If sex cannot come without consequences, then the responsibility should always be mutual. To frame the issue as women’s bodily autonomy, (aside from the fact that bodily autonomy does not exist, a doctor won’t just cut one’s arm off because one asks him to) absolves the men from any responsibility for sex and leaves women co-opting with their own oppression. Lack of fidelity and monogamy exposes primarily women and children to poverty and exploitation and turns both genders into sex objects – simply means to require objective ends.

Francis Philips recently wondered whether or not the term feminism carried too much baggage amidst efforts to reclaim it. I think she’s right.
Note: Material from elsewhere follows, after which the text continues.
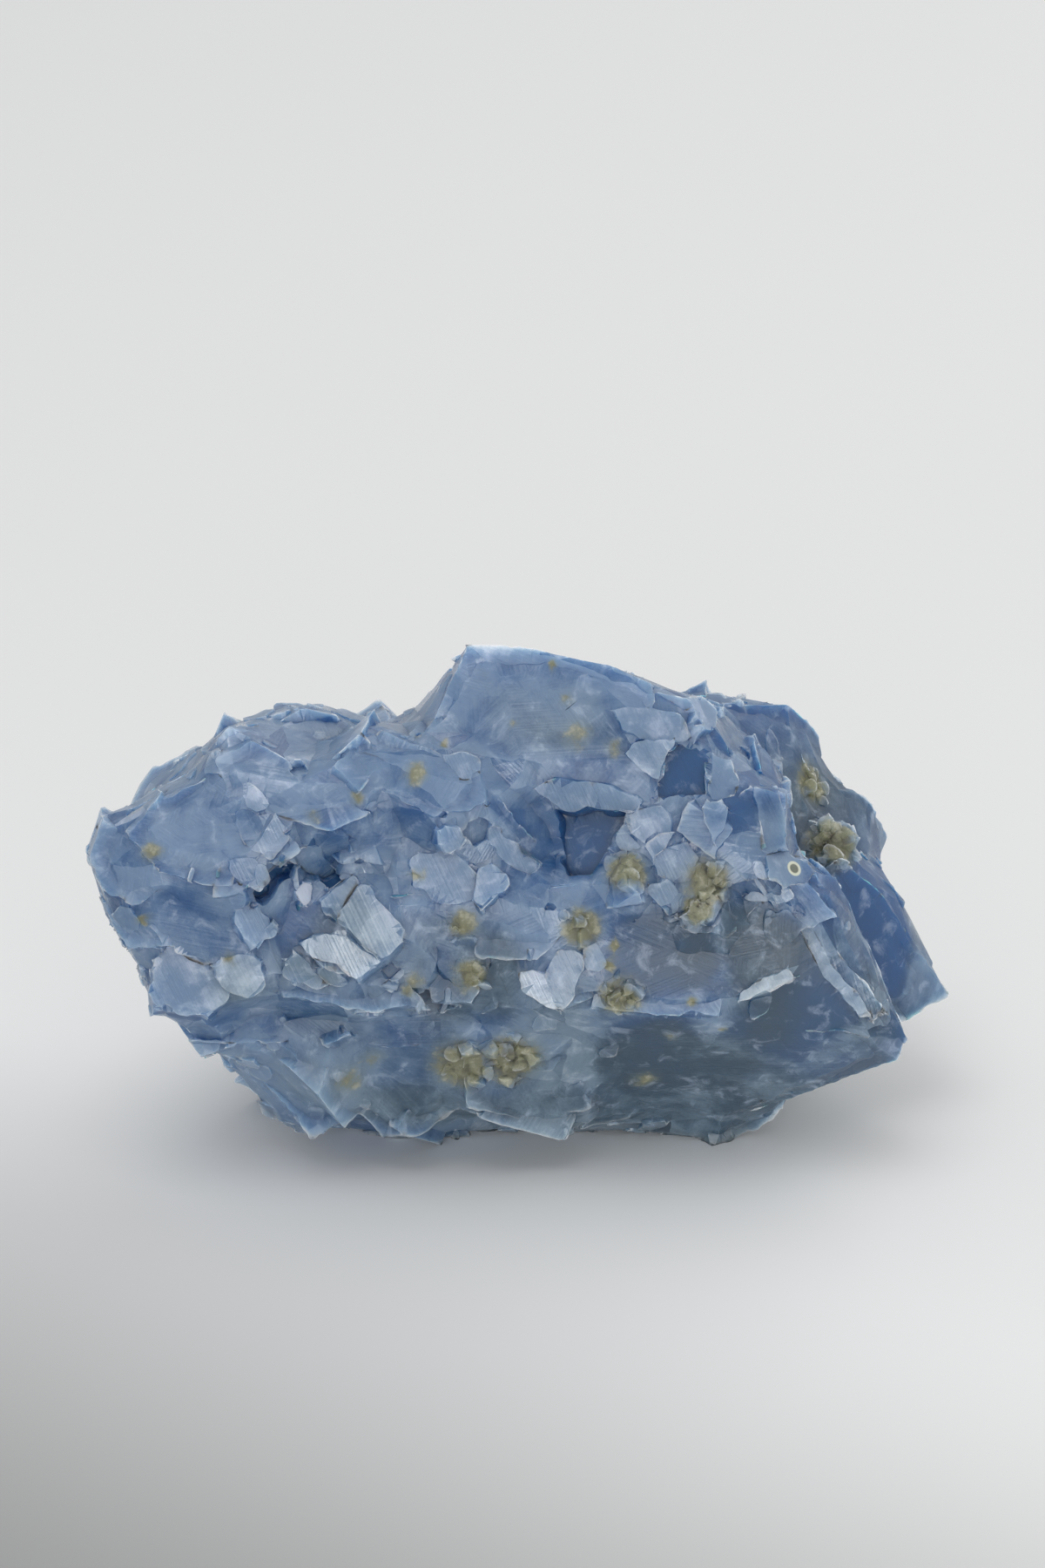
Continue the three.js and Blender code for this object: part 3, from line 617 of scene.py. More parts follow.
def surface_tree(mesh):
    return BVHTree.FromPolygons([v.co for v in mesh.vertices], [p.vertices for p in mesh.polygons])


def stone_at(tree, pixel):
    """The point of the stone that shows at a pixel of the photograph."""
    return tree.ray_cast(*photo_ray(pixel))[0]


def outline_middle(corners):
    return Vector((sum(x for x, _ in corners), sum(y for _, y in corners))) / len(corners)


def marked_plane(tree, corners):
    """A point of the plane of a marked face on the stone, and the plane's outward direction."""
    middle = outline_middle(corners)
    pixels = [middle]
    for share in MARK_PROBES:
        pixels += [Vector(corner).lerp(middle, share) for corner in corners]
    hits = [hit for hit in (stone_at(tree, pixel) for pixel in pixels) if hit]
    points = np.array(hits)
    centre = points.mean(axis=0)
    out = Vector(np.linalg.svd(points - centre)[2][2])
    forward = camera_axes()[2]
    if out.dot(forward) > 0:
        out.negate()
    out = (out - forward * MARK_FACING).normalized()
    level = float(np.quantile((points - centre) @ np.array(out), MARK_LEVEL))
    return Vector(centre) + out * level, out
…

I am leaning towards womanism, coined by the author Alice Walker, which has none of the negative connotations of white middle class feminism. Ultimately we have to recognise that women will always have different bodily functions and responsibilities to men. Men cannot bear children, nor can they breastfeed newborn babies. If we want a woman and child-friendly society, one that does not treat women as inferior, one that does not abandon them or their children to a live of poverty and deprivation, a society that acknowledges the dignity and contribution of all women to society, not just in our role of mothers, then we need the active support, co-operation and collaboration of men.

As a Catholic woman I want the same for my four daughters as for myself; access to equal education and the confidence that they can achieve whatever goals they set their minds to. I want them to take responsibility for their own fertility and bodies and I expect them to enjoy equal civil rights under the law. I want them to face every single challenge and setback that life may throw at them with confidence and grace; that they keep going in faith, hope and trust, no matter how difficult the odds.

What I don’t want is to raise weak women, who blame men for everything and who place themselves at the mercy of some fatalistic victim culture, or to expect special treatment or favours as a result of their gender thereby perpetuating a different form of inequality.

Whilst feminism continues in this vein of self-pitying victimhood and encouraging hatred of men, our companions in humanity, then strong women, who want to fight for a better future for all those struggling from oppression, should have nothing to do with it.